Not that Lleyton has always been easy to appreciate, mind you. I was there for Lleyton’s worst moment – where he, en route to his 2001 U.S. Open title, intimated that an African American linesman was biased in favor of opponent James Blake and requested that the linesman be removed. Then, he was an abrasive young hotshot whose fist-pumping and cheering for himself was an unwelcome novelty, rather than the customary response to every point it has become these days. His outburst in the Blake match won him no fans, judging from the audible growl that seemed to emanate from the crowd that day. Dethroning a suddenly fallible Pete Sampras to win the U.S. Open title a week later endeared him to few in the understandably biased American crowd.

For Hewitt, public affection has come more in losing than in winning. Not that it’s mattered to him all that much – Hewitt is one of the rare players remaining today who would rather be a winning villain than a losing favorite. In a world where Federer basks in universal fan support, and Djokovic is visibly hurt when the crowd goes against him, it’s hard to conjure up a star like Hewitt, whose competitive fire devastated any attempt at image control or brand management that dared cross its path.

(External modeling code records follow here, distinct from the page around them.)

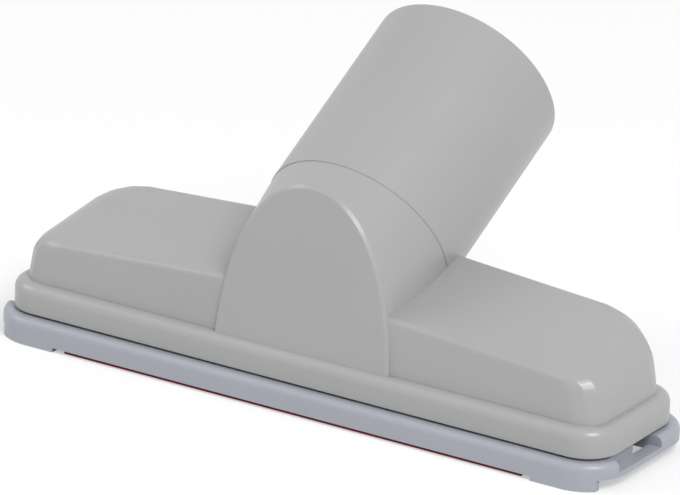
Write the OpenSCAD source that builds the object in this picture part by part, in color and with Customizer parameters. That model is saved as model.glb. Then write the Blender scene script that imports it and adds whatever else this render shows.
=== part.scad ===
// Upholstery nozzle of a vacuum cleaner: a hollow moulded housing with a leaning socket,
// on a sole plate that carries two lint strips.
// X runs along the nozzle, +Y is the side that the socket leans to, +Z is up.
// The four feet of the sole plate stand on Z = 0.

/* [Socket] */
// Bore that takes the suction tube
tube_bore = 32; // [28:0.5:36]
// Wall of the socket at its mouth
neck_wall = 2.25; // [1.8:0.05:3]
// Length of the straight socket, from the mould ring to the mouth
socket_l = 41; // [30:0.5:60]
// How deep the tube goes in before it meets the stop
bore_depth = 37; // [20:0.5:38]
// Width of the stop that the tube meets
stop_w = 1.4; // [0.8:0.1:2.5]
// Lean of the socket from upright, in degrees
neck_lean = 61.5; // [55:0.5:66]
// Distance from the heel of the socket to the mould ring
ring_back = 1.7; // [0.5:0.1:4]
// Step in the surface at the mould ring
ring_step = 0.12; // [0.05:0.01:0.3]
// Bevel round the mouth, inside and outside
mouth_bevel = 0.5; // [0.2:0.1:1]

/* [Shield] */
// Half the width that the arch would have at its widest
arch_half_w = 18.5; // [16:0.1:19.5]
// Height of the arch above the ledge of the flange
arch_h = 31.2; // [26:0.2:34]
// How far below the ledge the arch is widest
arch_drop = 4.7; // [2:0.1:8]
// Fullness of the arch, where 2 is an ellipse
arch_power = 2.15; // [2:0.05:2.6]
// How far the flat shield stands out of the front wall
shield_proud = 0.8; // [0.4:0.1:1.4]
// Lean of the shield from upright, in degrees
shield_lean = 4.5; // [2:0.5:8]
// Bevel round the edge of the shield
shield_bevel = 0.55; // [0.2:0.05:1]

/* [Hood] */
// Step from the flange to the hood, all round
ledge = 2.2; // [1.5:0.1:3]
// Radius of the upright corners of the hood
hood_r = 5; // [4:0.1:7]
// Height of the front wall above the ledge, at the middle
hood_h = 11.4; // [9:0.1:15]
// Rise of the top towards the rear, in degrees
top_pitch = 12.5; // [6:0.5:16]
// Fall of the top towards each end, in degrees
wing_fall = 3.7; // [1:0.1:6]
// Radius of the end of the hood at its front
end_r_front = 4; // [2.5:0.1:6]
// Radius of the end of the hood at its rear
end_r_rear = 10; // [6:0.1:12]
// Radius along the rim of the hood
rim_r = 1.2; // [0.8:0.1:2]
// Draft of the walls of the hood, from foot to rim
draft = 0.45; // [0.2:0.05:0.8]
// Wall of the hood, the flange and the lower neck
wall = 2; // [1.6:0.1:2.4]

/* [Flange] */
// Height of the flange
flange_h = 5.25; // [4.5:0.05:8]
// Radius of the shoulder of the flange
flange_round = 2; // [1:0.1:2.1]
// Step from the edge of the sole plate to the flange
flange_step = 1.95; // [1.5:0.05:2.5]

/* [Sole plate] */
// Length of the sole plate
sole_l = 130; // [124:1:160]
// Width of the sole plate
sole_w = 33.3; // [32:0.1:38]
// Radius of the corners of the sole plate
sole_r = 8.5; // [8:0.1:10]
// Radius of the upper edge of the sole plate
sole_round = 1.3; // [0.6:0.1:1.8]
// Top of the rim of the sole plate above the floor
sole_top = 5; // [4.6:0.1:6]
// Shadow gap between the rim and the flange
shadow_gap = 0.5; // [0.3:0.05:0.8]
// How far the seat stands in from the flange
seat_in = 1.3; // [0.8:0.1:1.8]
// Height of the feet below the sole
foot_h = 0.85; // [0.5:0.05:1.2]
// Length of each foot
foot_l = 12; // [8:0.5:12]
// Width of each foot
foot_w = 3.6; // [2.5:0.1:4]
// Height of the air gap under the ends
end_gap = 2.1; // [1.5:0.1:2.4]
// Length of the suction slot
slot_l = 92; // [60:1:94]
// Width of the suction slot
slot_w = 11; // [8:0.5:12]
// Height of the spigot that locates the housing
spigot_h = 3; // [2:0.1:3.2]
// Wall of the spigot
spigot_wall = 1.5; // [1.2:0.1:1.8]
// Clearance round the spigot
spigot_clear = 0.2; // [0.1:0.05:0.4]

/* [End notches] */
// Front side of each notch
notch_front = 10.2; // [8:0.1:11]
// Width of each notch
notch_w = 14.3; // [10:0.1:15]
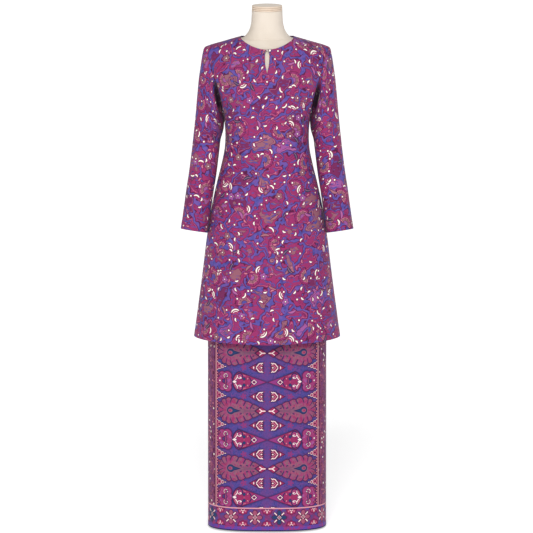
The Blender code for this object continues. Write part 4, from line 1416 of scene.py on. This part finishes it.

Time and injury have brought humility and patience where there was once anger and, too often, bile. The tenacity that used to wear down his opponents wore down his hips, his toes, and everything in between. But, he fought through the surgeries, rehabs, setbacks, and comebacks, happy just to compete, even where he had little hope of reclaiming even a quarter of his past glory.

He came to recognize his place on the tour, as a wily veteran and admired gladiator. One even suspects that he learned to appreciate his good fortune in collecting his Grand Slam trophies before the Big Four juggernaut started gobbling them all. His smaller triumphs – beating Federer in finals in Brisbane and Halle over the last few years, taking a set off of Djokovic at the Olympics – became sweeter, and he made himself more available as a mentor, planning to lead the Australian Davis Cup team upon his retirement.

Indeed, much of the narrative of Hewitt’s retirement, today from Wimbledon, and through his last match at the Australian Open next January, will be about the change in the man from hellion to statesman.

Yet, he’s always been sandpaper. He never stopped being the seemingly flimsy tool that tried to erode the edges of the tougher material around him, even if unable to break it down. He never stopped loving the battle and the challenge of bigger, stronger opponents, and he never stopped fighting, even when winning was more and more unlikely.

In that struggle, he has become the everyman to the dominant supermen of the tour. As much as we admire the extraordinary feats of today’s champions, the gritty guy from Adelaide might be a little more like us than we thought. Match by match, it became easier to like the guy, and harder to grumble about his fight.

Lleyton Hewitt’s last appearance at Wimbledon was a victory after all – wearing down his toughest opponent – the public – and leaving the stage as a beloved star after all.